**Set task**
Reproduce, exactly and in full, only the lines below from the one containing "solids = made" through the one containing "depsgraph = bpy.context.evaluated_depsgraph_get()".

**Provided information**
::::::::::

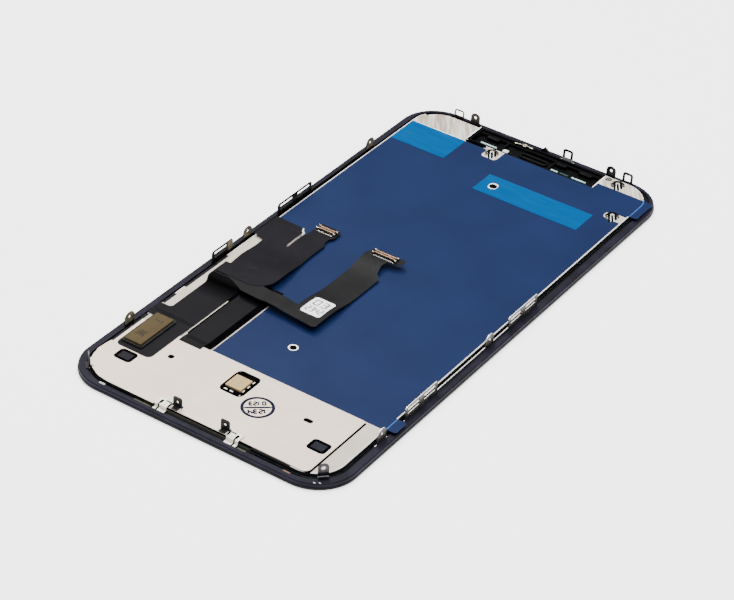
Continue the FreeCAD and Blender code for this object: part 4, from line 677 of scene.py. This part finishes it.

::::::::::

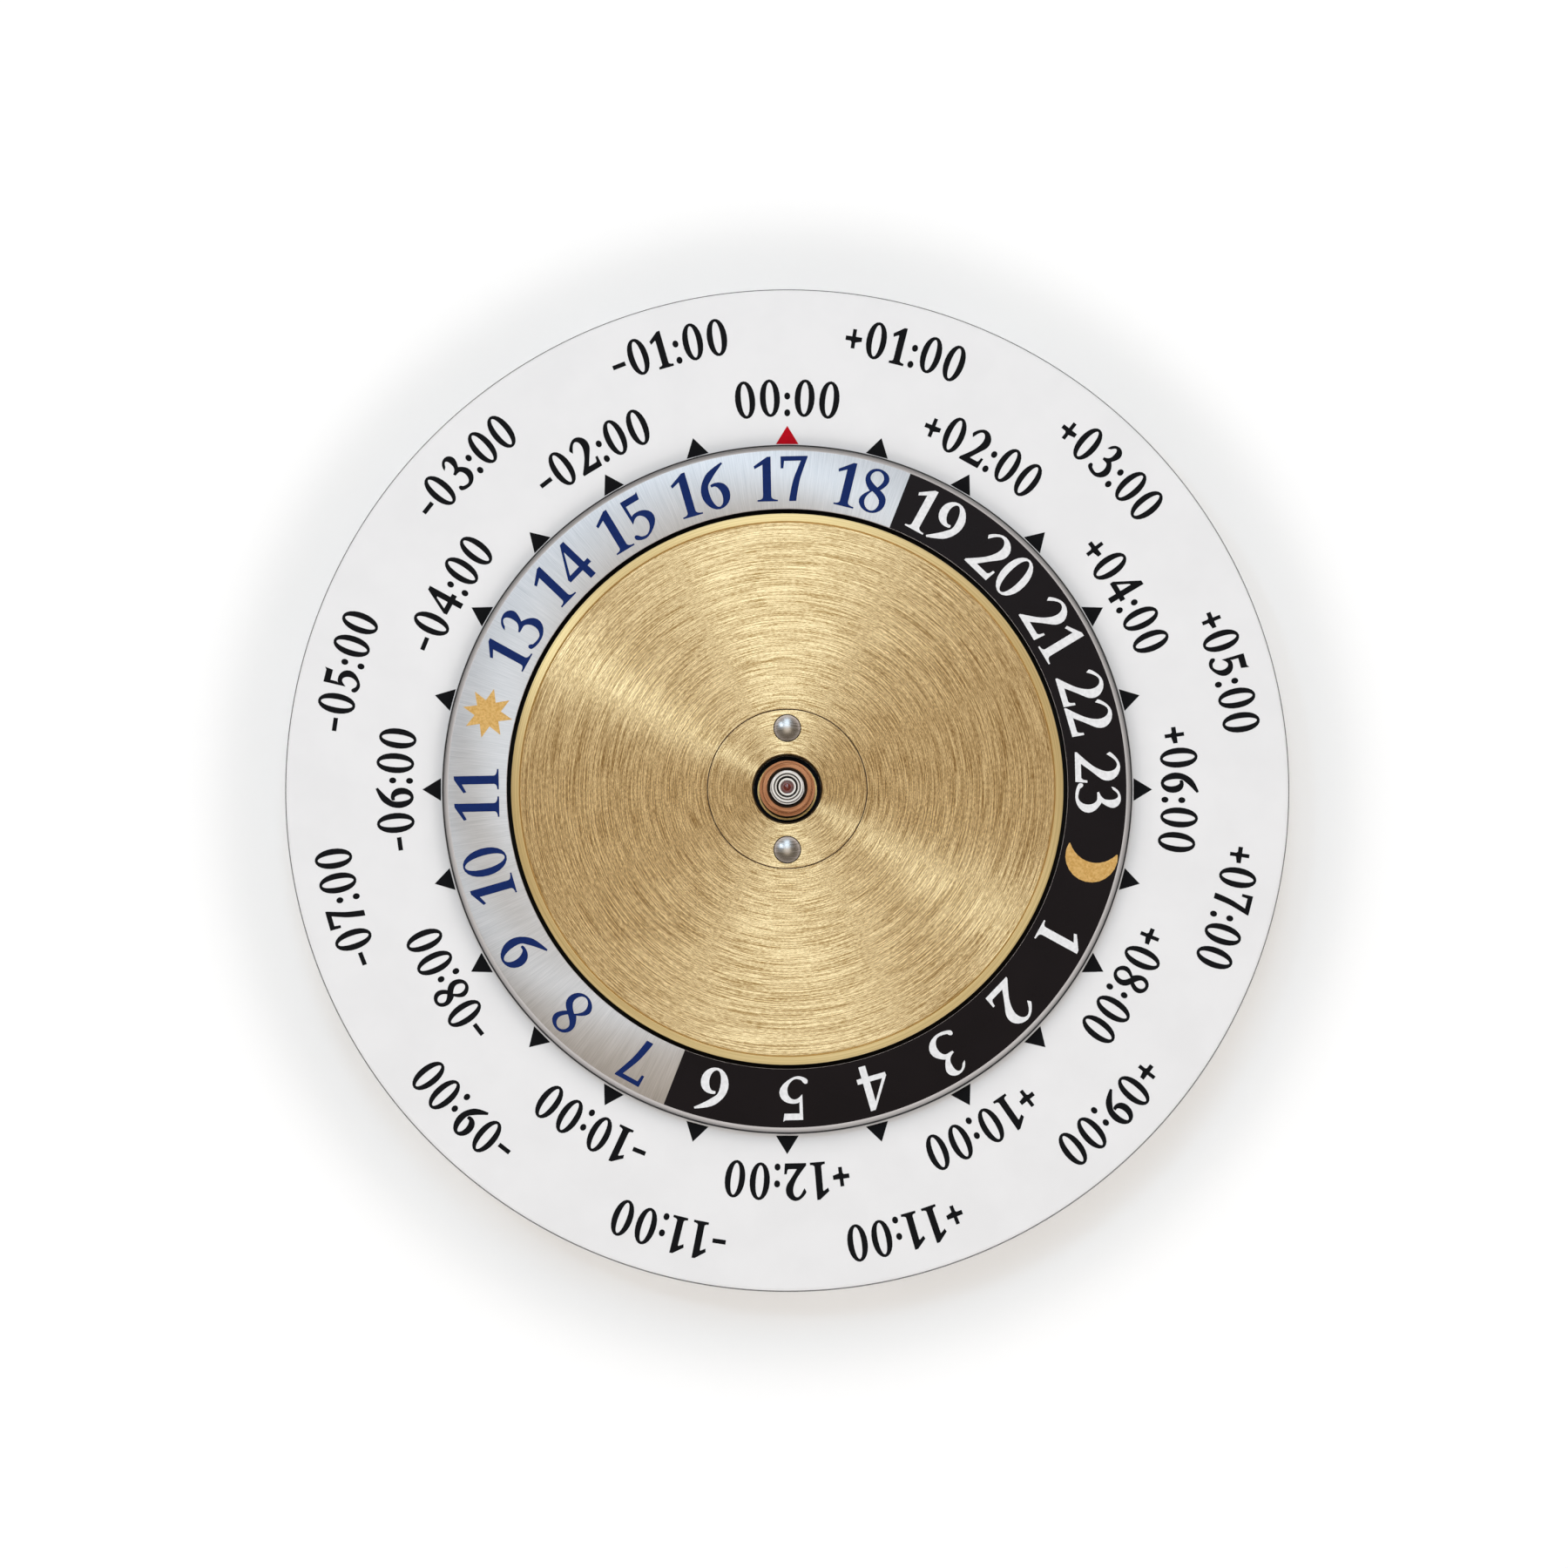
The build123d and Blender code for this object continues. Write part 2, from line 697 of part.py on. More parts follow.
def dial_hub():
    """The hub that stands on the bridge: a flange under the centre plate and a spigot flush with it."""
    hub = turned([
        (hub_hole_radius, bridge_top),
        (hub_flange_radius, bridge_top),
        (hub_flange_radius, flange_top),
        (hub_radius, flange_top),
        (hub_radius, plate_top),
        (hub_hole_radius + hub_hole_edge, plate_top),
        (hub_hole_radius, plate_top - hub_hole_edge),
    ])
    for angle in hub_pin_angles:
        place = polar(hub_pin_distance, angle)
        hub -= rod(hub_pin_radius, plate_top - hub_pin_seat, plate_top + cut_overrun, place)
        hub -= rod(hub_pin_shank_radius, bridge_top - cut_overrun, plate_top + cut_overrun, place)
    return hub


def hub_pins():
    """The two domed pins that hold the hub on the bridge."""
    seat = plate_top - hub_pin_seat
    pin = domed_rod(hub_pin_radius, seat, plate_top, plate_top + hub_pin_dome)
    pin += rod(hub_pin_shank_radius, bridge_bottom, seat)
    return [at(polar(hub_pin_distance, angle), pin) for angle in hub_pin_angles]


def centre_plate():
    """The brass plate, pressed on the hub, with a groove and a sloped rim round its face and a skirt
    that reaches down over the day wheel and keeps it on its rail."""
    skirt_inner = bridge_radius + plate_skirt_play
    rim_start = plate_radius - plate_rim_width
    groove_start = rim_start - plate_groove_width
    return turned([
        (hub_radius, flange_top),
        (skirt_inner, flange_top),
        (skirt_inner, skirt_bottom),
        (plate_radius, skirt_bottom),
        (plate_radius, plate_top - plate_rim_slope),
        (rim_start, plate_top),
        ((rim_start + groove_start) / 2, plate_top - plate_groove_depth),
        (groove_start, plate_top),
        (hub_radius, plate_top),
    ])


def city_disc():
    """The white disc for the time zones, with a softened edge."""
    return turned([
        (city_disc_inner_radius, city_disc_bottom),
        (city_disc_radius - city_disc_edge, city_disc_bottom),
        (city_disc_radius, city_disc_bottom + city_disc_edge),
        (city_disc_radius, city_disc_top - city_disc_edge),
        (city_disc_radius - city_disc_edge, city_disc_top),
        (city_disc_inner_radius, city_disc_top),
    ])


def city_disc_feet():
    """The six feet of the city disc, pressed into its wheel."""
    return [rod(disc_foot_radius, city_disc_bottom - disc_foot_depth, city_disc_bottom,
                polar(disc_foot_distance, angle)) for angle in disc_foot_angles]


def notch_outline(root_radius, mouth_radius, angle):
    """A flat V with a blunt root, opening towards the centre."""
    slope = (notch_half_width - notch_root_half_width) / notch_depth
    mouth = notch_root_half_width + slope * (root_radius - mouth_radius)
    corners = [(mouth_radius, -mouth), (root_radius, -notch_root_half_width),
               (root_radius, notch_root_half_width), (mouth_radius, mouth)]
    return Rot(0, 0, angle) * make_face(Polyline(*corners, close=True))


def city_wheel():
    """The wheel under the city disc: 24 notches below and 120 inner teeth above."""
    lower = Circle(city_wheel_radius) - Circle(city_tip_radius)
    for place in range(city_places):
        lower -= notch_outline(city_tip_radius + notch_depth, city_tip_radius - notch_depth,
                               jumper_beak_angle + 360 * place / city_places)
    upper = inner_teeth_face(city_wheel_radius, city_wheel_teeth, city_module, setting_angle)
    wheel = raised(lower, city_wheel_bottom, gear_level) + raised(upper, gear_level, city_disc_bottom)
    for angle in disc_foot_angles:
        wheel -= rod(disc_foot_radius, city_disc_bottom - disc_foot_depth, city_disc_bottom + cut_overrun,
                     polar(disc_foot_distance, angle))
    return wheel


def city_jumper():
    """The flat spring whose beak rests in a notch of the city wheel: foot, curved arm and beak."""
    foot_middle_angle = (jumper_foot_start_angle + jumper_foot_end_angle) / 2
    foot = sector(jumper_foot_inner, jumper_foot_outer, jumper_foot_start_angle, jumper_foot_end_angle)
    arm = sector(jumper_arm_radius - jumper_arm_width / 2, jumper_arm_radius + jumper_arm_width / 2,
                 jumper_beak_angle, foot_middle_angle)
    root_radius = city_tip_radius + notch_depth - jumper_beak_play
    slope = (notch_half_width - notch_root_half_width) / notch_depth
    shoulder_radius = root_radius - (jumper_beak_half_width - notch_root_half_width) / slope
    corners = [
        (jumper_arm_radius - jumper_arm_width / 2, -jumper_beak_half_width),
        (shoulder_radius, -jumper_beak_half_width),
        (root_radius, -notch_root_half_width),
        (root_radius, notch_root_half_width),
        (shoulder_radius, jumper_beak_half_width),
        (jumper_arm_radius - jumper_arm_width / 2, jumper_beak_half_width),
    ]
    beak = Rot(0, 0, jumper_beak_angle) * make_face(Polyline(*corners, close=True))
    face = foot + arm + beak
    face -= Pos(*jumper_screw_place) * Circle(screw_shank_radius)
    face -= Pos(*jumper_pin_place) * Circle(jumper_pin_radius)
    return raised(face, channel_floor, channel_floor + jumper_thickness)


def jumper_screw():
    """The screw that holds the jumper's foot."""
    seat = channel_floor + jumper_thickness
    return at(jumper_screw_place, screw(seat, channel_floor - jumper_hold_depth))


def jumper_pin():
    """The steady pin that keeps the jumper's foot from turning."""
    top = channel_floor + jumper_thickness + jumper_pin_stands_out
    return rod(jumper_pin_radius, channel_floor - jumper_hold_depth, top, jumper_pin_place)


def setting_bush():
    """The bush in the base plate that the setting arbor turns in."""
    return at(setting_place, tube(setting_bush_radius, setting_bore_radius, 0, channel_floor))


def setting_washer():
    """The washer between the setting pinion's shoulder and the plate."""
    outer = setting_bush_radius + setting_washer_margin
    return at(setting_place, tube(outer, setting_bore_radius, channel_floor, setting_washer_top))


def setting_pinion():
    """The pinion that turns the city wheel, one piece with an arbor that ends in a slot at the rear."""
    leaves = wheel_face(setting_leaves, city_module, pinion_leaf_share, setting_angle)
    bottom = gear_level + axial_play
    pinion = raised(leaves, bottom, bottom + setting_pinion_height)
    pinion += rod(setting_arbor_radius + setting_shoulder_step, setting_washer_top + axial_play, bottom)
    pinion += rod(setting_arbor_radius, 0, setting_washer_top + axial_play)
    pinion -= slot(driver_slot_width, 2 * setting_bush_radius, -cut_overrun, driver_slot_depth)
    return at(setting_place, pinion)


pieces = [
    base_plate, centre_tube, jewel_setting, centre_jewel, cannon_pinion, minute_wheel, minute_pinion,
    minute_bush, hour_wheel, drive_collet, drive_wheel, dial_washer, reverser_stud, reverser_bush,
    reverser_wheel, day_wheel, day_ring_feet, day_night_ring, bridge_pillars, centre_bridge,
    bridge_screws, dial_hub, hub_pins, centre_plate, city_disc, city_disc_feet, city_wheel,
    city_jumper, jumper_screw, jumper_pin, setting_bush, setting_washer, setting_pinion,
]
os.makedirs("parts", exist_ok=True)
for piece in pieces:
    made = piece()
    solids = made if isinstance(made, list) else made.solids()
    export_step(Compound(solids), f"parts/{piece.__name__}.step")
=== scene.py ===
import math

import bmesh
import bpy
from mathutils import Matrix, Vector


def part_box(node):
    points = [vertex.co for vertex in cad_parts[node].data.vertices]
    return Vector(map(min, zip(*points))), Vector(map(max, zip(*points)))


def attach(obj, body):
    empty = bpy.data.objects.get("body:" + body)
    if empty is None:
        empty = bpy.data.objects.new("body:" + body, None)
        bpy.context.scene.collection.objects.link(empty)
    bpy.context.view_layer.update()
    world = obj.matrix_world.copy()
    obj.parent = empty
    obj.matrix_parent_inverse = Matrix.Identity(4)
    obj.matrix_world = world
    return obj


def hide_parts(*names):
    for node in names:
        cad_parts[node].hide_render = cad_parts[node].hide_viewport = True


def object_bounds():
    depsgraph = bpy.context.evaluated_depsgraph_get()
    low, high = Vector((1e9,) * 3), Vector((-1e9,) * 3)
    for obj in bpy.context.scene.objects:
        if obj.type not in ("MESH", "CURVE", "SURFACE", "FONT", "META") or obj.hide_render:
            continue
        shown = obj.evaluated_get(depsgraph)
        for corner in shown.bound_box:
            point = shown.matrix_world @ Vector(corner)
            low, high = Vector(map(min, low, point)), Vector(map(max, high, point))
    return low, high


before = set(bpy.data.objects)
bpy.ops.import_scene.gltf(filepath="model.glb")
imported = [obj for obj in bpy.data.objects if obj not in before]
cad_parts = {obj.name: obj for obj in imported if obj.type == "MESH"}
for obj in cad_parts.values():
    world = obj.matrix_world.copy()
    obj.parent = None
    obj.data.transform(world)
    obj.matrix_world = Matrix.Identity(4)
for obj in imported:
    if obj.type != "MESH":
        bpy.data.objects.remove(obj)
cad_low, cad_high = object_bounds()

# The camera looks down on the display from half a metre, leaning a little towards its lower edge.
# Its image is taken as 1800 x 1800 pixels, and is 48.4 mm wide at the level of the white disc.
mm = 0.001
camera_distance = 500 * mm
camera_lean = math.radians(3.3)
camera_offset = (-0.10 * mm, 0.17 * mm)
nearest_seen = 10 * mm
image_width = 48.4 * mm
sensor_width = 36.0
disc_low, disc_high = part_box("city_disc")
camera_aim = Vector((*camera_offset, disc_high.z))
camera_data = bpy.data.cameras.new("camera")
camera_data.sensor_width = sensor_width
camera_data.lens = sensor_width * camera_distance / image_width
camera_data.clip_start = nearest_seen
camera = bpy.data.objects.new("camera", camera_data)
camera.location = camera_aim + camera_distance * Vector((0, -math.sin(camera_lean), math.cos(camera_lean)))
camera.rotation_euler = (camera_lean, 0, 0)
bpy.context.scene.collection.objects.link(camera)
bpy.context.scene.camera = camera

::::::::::

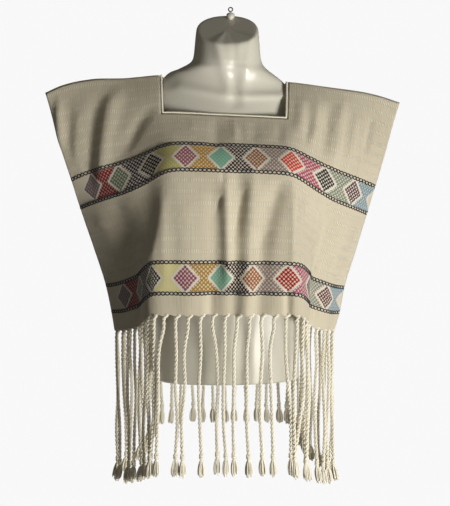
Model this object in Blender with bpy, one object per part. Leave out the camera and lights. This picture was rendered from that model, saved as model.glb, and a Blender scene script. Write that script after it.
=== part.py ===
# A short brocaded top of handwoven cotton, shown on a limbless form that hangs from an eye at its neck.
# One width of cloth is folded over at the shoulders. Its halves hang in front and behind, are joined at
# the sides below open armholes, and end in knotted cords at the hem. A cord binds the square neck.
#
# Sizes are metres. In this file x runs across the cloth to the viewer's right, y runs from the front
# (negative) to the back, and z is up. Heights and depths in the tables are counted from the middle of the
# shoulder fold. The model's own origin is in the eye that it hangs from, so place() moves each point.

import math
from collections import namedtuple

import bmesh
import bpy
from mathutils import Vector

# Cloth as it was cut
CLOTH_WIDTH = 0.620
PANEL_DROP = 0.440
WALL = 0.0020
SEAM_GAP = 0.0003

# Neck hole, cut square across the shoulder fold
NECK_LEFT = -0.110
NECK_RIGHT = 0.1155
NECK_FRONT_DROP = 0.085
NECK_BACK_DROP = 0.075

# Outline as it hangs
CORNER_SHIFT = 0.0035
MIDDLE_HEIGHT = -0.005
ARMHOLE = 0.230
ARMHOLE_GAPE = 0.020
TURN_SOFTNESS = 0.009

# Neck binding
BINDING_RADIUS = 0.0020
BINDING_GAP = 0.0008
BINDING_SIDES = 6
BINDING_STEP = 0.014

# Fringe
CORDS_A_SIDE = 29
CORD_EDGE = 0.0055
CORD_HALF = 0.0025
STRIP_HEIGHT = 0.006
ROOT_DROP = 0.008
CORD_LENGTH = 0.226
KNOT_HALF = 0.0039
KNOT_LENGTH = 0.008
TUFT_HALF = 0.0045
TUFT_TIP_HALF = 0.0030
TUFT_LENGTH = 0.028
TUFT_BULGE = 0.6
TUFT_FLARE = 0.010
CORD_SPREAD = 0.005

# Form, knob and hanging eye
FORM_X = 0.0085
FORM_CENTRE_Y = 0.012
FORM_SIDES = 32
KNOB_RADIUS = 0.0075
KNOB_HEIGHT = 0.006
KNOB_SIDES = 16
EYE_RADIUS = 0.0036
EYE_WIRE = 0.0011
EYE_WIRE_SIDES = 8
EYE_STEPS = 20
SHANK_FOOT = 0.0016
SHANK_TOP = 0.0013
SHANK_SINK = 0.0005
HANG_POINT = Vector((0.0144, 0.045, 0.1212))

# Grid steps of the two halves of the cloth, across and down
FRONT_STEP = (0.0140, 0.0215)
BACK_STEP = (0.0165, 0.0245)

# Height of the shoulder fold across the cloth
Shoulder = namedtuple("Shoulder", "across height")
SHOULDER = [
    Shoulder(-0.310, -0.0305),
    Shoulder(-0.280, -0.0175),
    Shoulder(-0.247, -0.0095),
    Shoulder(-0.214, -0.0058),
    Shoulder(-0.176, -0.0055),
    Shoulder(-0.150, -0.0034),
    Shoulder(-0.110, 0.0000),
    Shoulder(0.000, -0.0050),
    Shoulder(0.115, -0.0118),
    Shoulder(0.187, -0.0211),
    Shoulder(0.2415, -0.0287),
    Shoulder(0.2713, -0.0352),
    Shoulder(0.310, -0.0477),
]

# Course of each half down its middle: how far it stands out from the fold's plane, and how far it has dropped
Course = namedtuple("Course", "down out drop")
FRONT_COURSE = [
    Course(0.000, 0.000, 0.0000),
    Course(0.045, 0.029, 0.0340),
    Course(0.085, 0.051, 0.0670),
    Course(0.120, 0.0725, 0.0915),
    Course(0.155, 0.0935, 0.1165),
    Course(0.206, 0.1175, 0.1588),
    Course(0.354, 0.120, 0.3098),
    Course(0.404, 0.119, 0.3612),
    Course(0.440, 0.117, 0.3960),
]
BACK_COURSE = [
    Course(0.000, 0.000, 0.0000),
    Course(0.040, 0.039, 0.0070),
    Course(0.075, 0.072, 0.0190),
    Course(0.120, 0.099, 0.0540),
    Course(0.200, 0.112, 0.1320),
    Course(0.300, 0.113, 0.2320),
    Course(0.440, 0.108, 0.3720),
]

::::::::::

**Exercise answer**
    solids = made if isinstance(made, list) else made.solids()
    export_step(Compound(solids), f"parts/{piece.__name__}.step")
=== scene.py ===
import math

import bmesh
import bpy
from mathutils import Matrix, Vector


def part_box(node):
    points = [vertex.co for vertex in cad_parts[node].data.vertices]
    return Vector(map(min, zip(*points))), Vector(map(max, zip(*points)))


def attach(obj, body):
    empty = bpy.data.objects.get("body:" + body)
    if empty is None:
        empty = bpy.data.objects.new("body:" + body, None)
        bpy.context.scene.collection.objects.link(empty)
    bpy.context.view_layer.update()
    world = obj.matrix_world.copy()
    obj.parent = empty
    obj.matrix_parent_inverse = Matrix.Identity(4)
    obj.matrix_world = world
    return obj


def hide_parts(*names):
    for node in names:
        cad_parts[node].hide_render = cad_parts[node].hide_viewport = True


def object_bounds():
    depsgraph = bpy.context.evaluated_depsgraph_get()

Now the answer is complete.